What you are asked to do:
Take the data below and write out exactly the lines from the one with "return V((left +" through the one with "depsgraph = bpy.context.evaluated_depsgraph_get()"; omit every other line.
--- Extracted information ---
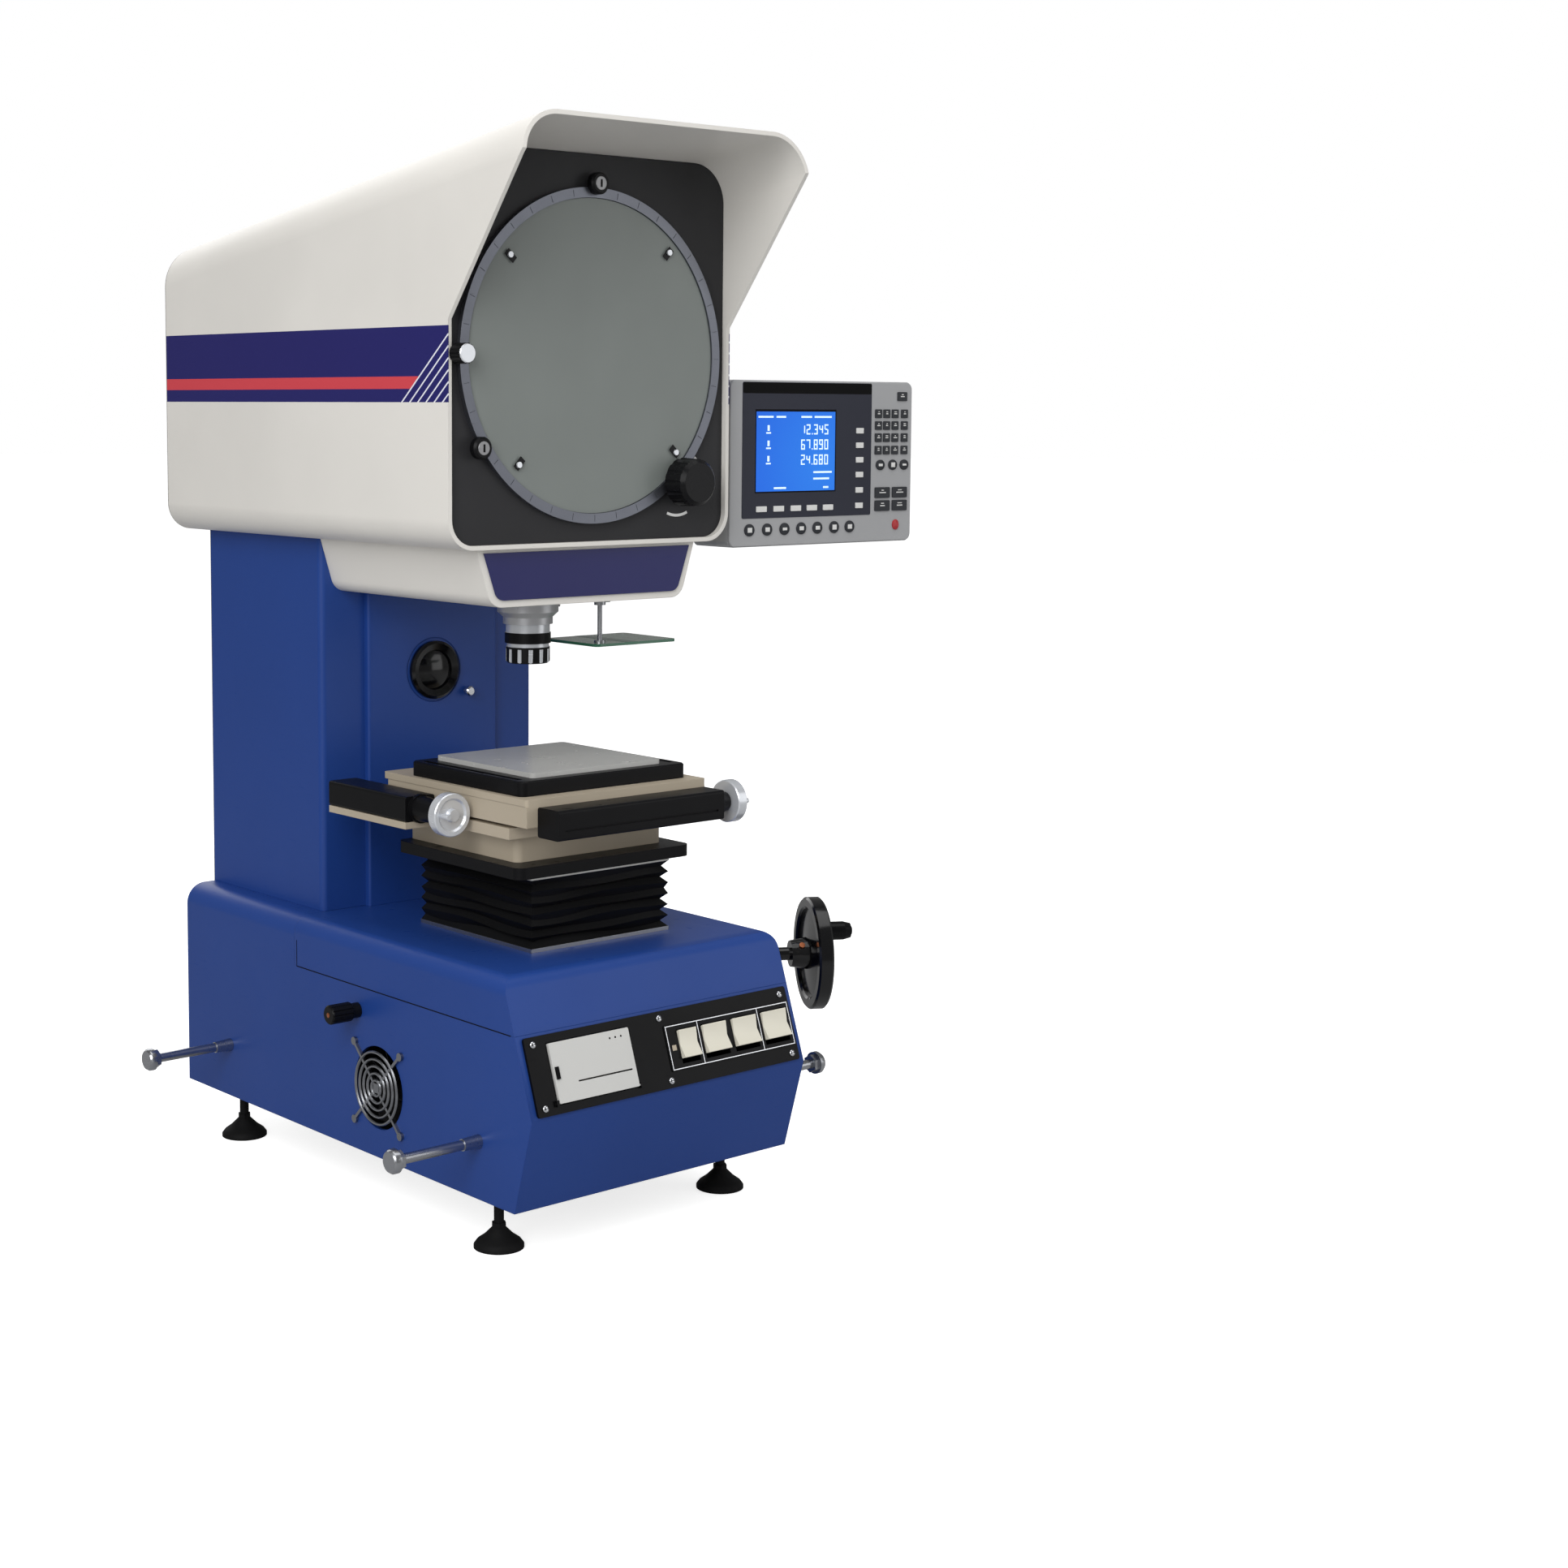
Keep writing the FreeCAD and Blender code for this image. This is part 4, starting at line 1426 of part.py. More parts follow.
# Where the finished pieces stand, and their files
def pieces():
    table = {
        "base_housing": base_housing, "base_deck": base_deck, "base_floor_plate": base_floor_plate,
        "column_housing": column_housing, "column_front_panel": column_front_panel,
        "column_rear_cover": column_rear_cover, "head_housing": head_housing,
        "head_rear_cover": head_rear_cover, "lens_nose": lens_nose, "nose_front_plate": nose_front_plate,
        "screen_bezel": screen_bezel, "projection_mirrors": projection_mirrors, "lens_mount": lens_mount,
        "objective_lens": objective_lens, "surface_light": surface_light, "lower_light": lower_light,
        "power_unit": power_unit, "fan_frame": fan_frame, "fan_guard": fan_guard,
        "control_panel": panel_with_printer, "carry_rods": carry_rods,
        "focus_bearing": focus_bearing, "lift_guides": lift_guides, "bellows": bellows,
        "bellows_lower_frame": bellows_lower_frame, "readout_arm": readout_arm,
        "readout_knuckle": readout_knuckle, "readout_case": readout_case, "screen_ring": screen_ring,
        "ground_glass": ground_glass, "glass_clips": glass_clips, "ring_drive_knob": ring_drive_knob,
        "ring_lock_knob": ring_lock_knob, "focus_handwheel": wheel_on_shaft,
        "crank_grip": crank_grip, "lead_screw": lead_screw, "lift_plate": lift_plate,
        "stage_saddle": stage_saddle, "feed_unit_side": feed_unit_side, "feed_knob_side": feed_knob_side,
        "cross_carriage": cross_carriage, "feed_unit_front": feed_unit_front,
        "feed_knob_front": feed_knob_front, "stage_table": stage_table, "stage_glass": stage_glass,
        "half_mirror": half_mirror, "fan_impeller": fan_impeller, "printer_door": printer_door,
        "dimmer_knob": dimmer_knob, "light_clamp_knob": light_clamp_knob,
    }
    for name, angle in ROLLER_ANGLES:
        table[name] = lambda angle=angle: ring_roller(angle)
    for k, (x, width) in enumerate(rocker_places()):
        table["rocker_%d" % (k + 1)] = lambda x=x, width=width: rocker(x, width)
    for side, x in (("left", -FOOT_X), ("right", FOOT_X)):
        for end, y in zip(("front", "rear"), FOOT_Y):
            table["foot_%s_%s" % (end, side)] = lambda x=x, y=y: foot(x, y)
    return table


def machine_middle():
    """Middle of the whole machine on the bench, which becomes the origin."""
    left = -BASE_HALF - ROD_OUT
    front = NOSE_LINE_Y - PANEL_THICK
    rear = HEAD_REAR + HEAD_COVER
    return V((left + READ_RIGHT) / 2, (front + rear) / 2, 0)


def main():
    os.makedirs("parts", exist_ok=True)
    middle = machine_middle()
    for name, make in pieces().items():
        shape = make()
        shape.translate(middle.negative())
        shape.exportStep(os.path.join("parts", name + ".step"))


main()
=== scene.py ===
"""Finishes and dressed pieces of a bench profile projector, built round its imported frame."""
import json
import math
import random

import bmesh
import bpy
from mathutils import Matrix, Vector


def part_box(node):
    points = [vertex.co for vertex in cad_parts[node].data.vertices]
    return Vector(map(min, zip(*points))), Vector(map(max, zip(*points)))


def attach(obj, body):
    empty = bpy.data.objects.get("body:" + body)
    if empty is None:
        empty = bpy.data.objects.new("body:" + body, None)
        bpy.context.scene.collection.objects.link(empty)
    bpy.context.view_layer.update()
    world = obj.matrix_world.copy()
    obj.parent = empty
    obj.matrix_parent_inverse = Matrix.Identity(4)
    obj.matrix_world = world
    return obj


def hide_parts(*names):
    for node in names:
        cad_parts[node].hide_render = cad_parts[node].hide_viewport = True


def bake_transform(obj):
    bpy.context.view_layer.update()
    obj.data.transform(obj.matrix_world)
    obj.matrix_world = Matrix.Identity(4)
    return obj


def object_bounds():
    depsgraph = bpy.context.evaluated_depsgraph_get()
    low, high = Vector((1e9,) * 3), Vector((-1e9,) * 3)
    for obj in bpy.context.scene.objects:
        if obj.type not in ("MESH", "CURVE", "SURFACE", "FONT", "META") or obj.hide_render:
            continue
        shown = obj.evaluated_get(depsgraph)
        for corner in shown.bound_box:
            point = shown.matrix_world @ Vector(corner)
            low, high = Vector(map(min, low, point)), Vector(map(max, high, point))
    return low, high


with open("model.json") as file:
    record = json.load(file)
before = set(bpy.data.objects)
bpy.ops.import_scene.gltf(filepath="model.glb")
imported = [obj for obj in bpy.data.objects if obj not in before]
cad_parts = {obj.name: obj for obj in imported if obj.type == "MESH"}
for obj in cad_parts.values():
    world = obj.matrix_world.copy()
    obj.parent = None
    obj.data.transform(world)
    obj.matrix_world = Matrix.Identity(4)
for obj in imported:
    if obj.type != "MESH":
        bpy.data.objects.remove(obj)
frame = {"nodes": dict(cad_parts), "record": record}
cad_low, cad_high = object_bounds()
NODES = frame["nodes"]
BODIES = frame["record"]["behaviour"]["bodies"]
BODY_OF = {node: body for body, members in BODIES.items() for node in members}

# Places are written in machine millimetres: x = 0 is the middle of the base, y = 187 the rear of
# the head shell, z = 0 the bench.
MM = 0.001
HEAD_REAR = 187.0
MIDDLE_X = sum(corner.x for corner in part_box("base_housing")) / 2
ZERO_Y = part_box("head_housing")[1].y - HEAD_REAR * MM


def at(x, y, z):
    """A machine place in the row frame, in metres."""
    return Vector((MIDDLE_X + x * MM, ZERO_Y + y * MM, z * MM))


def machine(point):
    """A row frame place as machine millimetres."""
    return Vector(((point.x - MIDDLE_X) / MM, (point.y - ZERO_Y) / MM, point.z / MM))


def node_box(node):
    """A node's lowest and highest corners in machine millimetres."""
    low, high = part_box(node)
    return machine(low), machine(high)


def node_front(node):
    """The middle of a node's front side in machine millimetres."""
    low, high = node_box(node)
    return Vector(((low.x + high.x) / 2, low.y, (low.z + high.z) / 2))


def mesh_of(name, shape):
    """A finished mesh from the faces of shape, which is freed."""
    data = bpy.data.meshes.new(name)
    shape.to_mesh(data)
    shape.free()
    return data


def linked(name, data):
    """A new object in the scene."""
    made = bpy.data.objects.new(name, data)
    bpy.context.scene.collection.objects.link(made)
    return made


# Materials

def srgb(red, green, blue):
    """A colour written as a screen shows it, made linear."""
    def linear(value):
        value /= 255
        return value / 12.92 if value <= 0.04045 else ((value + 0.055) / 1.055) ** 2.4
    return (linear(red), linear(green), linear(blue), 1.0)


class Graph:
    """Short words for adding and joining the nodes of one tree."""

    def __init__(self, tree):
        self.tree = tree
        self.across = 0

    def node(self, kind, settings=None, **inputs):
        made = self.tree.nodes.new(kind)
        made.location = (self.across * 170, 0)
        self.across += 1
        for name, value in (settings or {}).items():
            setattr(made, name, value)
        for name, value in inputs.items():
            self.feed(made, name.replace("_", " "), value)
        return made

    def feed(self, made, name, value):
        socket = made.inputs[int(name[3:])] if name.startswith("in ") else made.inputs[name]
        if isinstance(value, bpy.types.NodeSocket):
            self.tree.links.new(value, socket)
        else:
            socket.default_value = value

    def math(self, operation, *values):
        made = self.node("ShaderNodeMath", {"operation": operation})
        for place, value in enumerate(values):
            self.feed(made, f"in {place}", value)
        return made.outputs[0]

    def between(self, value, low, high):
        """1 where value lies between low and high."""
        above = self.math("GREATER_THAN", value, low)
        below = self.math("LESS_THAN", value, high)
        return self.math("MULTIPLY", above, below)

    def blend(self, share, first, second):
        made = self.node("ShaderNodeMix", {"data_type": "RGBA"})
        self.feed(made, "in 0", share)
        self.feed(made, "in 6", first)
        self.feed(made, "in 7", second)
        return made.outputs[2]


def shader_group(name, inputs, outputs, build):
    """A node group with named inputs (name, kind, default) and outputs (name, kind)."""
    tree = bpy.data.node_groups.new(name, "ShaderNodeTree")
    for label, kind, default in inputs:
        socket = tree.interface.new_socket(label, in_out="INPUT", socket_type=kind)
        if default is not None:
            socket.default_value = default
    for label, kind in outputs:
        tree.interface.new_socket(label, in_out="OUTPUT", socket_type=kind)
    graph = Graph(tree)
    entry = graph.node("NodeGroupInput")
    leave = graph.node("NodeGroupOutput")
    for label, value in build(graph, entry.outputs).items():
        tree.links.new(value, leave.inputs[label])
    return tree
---
--- Extracted information ---
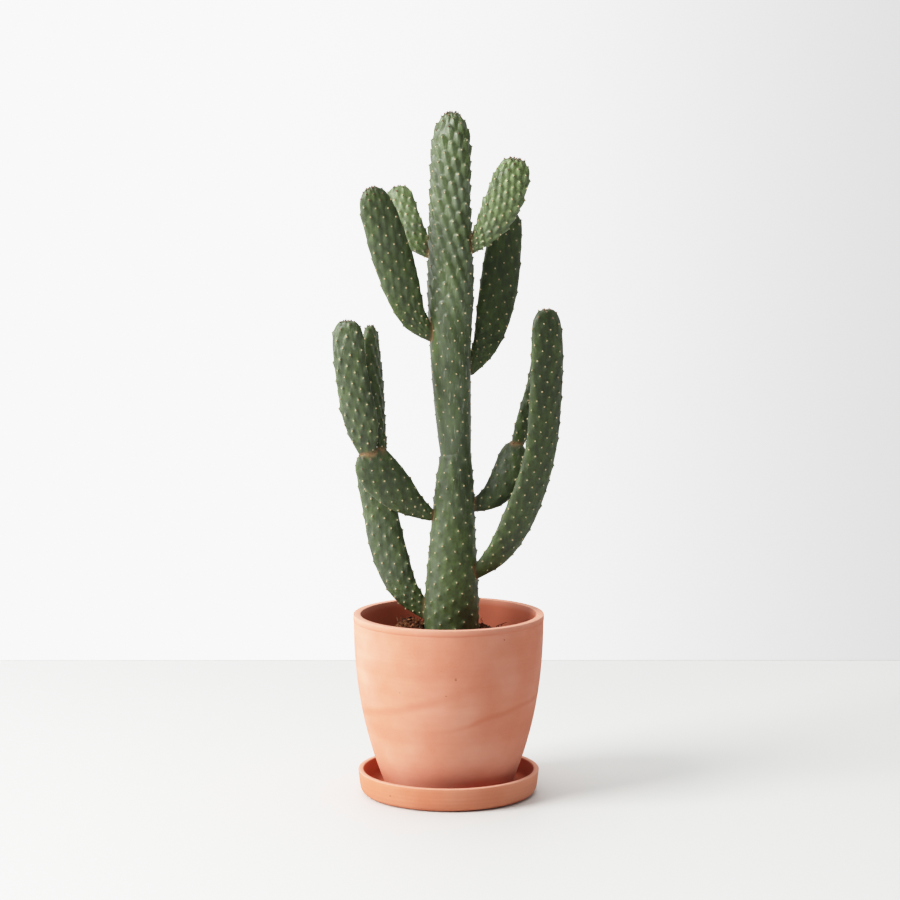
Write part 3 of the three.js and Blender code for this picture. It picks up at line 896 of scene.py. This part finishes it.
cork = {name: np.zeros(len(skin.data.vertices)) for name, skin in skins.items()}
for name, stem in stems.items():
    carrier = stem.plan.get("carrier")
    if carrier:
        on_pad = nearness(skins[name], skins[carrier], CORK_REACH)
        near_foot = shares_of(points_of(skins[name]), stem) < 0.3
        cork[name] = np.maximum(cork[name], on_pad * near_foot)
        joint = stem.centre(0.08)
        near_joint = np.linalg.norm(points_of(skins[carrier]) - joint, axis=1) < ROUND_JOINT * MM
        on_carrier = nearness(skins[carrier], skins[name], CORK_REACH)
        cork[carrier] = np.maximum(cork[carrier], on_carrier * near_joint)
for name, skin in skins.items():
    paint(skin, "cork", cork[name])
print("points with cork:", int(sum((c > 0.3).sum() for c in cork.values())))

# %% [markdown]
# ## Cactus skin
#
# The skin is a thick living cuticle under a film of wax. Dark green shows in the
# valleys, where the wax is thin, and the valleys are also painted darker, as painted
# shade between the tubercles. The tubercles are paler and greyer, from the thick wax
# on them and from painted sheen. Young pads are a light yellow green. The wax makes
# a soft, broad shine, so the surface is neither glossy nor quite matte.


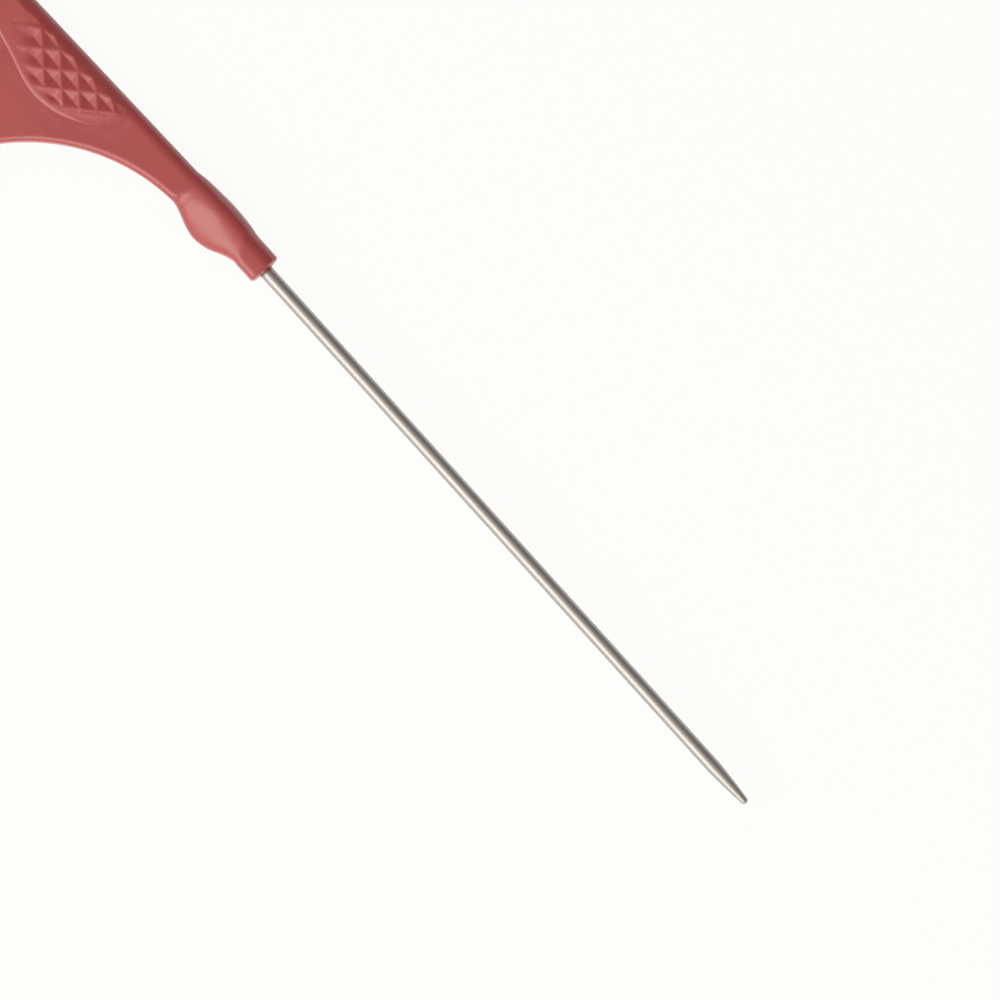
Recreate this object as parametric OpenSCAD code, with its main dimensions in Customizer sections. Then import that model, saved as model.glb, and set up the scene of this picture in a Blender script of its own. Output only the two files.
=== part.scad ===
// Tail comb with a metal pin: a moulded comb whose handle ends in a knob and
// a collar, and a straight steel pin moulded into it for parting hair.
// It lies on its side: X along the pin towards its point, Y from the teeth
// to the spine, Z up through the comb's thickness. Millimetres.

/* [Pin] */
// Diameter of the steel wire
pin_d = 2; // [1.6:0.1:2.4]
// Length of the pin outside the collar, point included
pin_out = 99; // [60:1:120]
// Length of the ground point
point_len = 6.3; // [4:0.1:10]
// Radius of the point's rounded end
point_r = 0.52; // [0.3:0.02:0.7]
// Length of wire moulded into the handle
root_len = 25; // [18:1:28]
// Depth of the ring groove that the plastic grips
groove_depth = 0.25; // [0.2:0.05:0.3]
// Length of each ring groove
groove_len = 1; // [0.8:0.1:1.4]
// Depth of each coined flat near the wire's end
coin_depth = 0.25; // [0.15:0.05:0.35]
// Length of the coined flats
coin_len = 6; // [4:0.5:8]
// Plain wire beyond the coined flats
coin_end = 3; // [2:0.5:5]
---
Solution:
    return V((left + READ_RIGHT) / 2, (front + rear) / 2, 0)


def main():
    os.makedirs("parts", exist_ok=True)
    middle = machine_middle()
    for name, make in pieces().items():
        shape = make()
        shape.translate(middle.negative())
        shape.exportStep(os.path.join("parts", name + ".step"))


main()
=== scene.py ===
"""Finishes and dressed pieces of a bench profile projector, built round its imported frame."""
import json
import math
import random

import bmesh
import bpy
from mathutils import Matrix, Vector


def part_box(node):
    points = [vertex.co for vertex in cad_parts[node].data.vertices]
    return Vector(map(min, zip(*points))), Vector(map(max, zip(*points)))


def attach(obj, body):
    empty = bpy.data.objects.get("body:" + body)
    if empty is None:
        empty = bpy.data.objects.new("body:" + body, None)
        bpy.context.scene.collection.objects.link(empty)
    bpy.context.view_layer.update()
    world = obj.matrix_world.copy()
    obj.parent = empty
    obj.matrix_parent_inverse = Matrix.Identity(4)
    obj.matrix_world = world
    return obj


def hide_parts(*names):
    for node in names:
        cad_parts[node].hide_render = cad_parts[node].hide_viewport = True


def bake_transform(obj):
    bpy.context.view_layer.update()
    obj.data.transform(obj.matrix_world)
    obj.matrix_world = Matrix.Identity(4)
    return obj


def object_bounds():
    depsgraph = bpy.context.evaluated_depsgraph_get()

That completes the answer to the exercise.